# Required work
Every record below is to be retyped exactly.

• • • • • • •

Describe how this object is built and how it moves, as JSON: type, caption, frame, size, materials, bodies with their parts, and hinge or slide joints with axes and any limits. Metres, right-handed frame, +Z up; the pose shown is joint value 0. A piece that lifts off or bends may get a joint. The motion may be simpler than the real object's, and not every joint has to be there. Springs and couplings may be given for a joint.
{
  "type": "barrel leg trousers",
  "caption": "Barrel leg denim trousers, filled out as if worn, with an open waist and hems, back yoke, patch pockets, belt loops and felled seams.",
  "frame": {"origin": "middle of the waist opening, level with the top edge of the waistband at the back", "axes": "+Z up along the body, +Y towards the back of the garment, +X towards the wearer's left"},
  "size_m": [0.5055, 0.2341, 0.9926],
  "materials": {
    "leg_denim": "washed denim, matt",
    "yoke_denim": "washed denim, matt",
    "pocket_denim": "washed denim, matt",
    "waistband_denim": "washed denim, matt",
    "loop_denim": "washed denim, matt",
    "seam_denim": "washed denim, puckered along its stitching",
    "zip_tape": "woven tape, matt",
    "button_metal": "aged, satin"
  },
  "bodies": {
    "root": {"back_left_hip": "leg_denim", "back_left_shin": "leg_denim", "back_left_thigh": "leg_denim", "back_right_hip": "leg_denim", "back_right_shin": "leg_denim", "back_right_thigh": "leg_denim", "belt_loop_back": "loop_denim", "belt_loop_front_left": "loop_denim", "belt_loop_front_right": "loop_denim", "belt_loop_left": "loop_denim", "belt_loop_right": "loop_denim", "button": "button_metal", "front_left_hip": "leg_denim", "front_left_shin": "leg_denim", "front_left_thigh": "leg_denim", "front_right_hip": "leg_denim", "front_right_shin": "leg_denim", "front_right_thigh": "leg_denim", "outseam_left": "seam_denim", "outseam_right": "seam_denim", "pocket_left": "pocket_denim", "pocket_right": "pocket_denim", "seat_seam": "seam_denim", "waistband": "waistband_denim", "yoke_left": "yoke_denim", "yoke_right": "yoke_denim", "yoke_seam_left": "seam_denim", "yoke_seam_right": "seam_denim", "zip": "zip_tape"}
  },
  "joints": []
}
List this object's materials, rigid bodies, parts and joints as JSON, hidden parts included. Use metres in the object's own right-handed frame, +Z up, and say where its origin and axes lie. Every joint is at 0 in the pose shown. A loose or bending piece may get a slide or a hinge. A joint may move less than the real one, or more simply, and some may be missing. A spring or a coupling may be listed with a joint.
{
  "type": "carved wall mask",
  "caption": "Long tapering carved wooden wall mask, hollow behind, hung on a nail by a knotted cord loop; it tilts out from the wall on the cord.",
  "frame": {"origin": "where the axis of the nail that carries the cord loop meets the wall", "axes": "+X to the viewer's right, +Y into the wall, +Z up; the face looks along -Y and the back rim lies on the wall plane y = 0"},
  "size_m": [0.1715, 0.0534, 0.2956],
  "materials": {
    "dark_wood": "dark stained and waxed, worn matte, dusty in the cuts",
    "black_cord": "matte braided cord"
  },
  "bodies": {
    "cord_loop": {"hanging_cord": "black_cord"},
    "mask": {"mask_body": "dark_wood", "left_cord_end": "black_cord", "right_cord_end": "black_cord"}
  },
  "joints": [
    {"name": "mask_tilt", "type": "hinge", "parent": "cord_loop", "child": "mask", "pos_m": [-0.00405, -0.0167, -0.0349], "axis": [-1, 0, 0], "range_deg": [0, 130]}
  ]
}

• • • • • • •

# Task output
Describe how this object is built and how it moves, as JSON: type, caption, frame, size, materials, bodies with their parts, and hinge or slide joints with axes and any limits. Metres, right-handed frame, +Z up; the pose shown is joint value 0. A piece that lifts off or bends may get a joint. The motion may be simpler than the real object's, and not every joint has to be there. Springs and couplings may be given for a joint.
{
  "type": "barrel leg trousers",
  "caption": "Barrel leg denim trousers, filled out as if worn, with an open waist and hems, back yoke, patch pockets, belt loops and felled seams.",
  "frame": {"origin": "middle of the waist opening, level with the top edge of the waistband at the back", "axes": "+Z up along the body, +Y towards the back of the garment, +X towards the wearer's left"},
  "size_m": [0.5055, 0.2341, 0.9926],
  "materials": {
    "leg_denim": "washed denim, matt",
    "yoke_denim": "washed denim, matt",
    "pocket_denim": "washed denim, matt",
    "waistband_denim": "washed denim, matt",
    "loop_denim": "washed denim, matt",
    "seam_denim": "washed denim, puckered along its stitching",
    "zip_tape": "woven tape, matt",
    "button_metal": "aged, satin"
  },
  "bodies": {
    "root": {"back_left_hip": "leg_denim", "back_left_shin": "leg_denim", "back_left_thigh": "leg_denim", "back_right_hip": "leg_denim", "back_right_shin": "leg_denim", "back_right_thigh": "leg_denim", "belt_loop_back": "loop_denim", "belt_loop_front_left": "loop_denim", "belt_loop_front_right": "loop_denim", "belt_loop_left": "loop_denim", "belt_loop_right": "loop_denim", "button": "button_metal", "front_left_hip": "leg_denim", "front_left_shin": "leg_denim", "front_left_thigh": "leg_denim", "front_right_hip": "leg_denim", "front_right_shin": "leg_denim", "front_right_thigh": "leg_denim", "outseam_left": "seam_denim", "outseam_right": "seam_denim", "pocket_left": "pocket_denim", "pocket_right": "pocket_denim", "seat_seam": "seam_denim", "waistband": "waistband_denim", "yoke_left": "yoke_denim", "yoke_right": "yoke_denim", "yoke_seam_left": "seam_denim", "yoke_seam_right": "seam_denim", "zip": "zip_tape"}
  },
  "joints": []
}
List this object's materials, rigid bodies, parts and joints as JSON, hidden parts included. Use metres in the object's own right-handed frame, +Z up, and say where its origin and axes lie. Every joint is at 0 in the pose shown. A loose or bending piece may get a slide or a hinge. A joint may move less than the real one, or more simply, and some may be missing. A spring or a coupling may be listed with a joint.
{
  "type": "carved wall mask",
  "caption": "Long tapering carved wooden wall mask, hollow behind, hung on a nail by a knotted cord loop; it tilts out from the wall on the cord.",
  "frame": {"origin": "where the axis of the nail that carries the cord loop meets the wall", "axes": "+X to the viewer's right, +Y into the wall, +Z up; the face looks along -Y and the back rim lies on the wall plane y = 0"},
  "size_m": [0.1715, 0.0534, 0.2956],
  "materials": {
    "dark_wood": "dark stained and waxed, worn matte, dusty in the cuts",
    "black_cord": "matte braided cord"
  },
  "bodies": {
    "cord_loop": {"hanging_cord": "black_cord"},
    "mask": {"mask_body": "dark_wood", "left_cord_end": "black_cord", "right_cord_end": "black_cord"}
  },
  "joints": [
    {"name": "mask_tilt", "type": "hinge", "parent": "cord_loop", "child": "mask", "pos_m": [-0.00405, -0.0167, -0.0349], "axis": [-1, 0, 0], "range_deg": [0, 130]}
  ]
}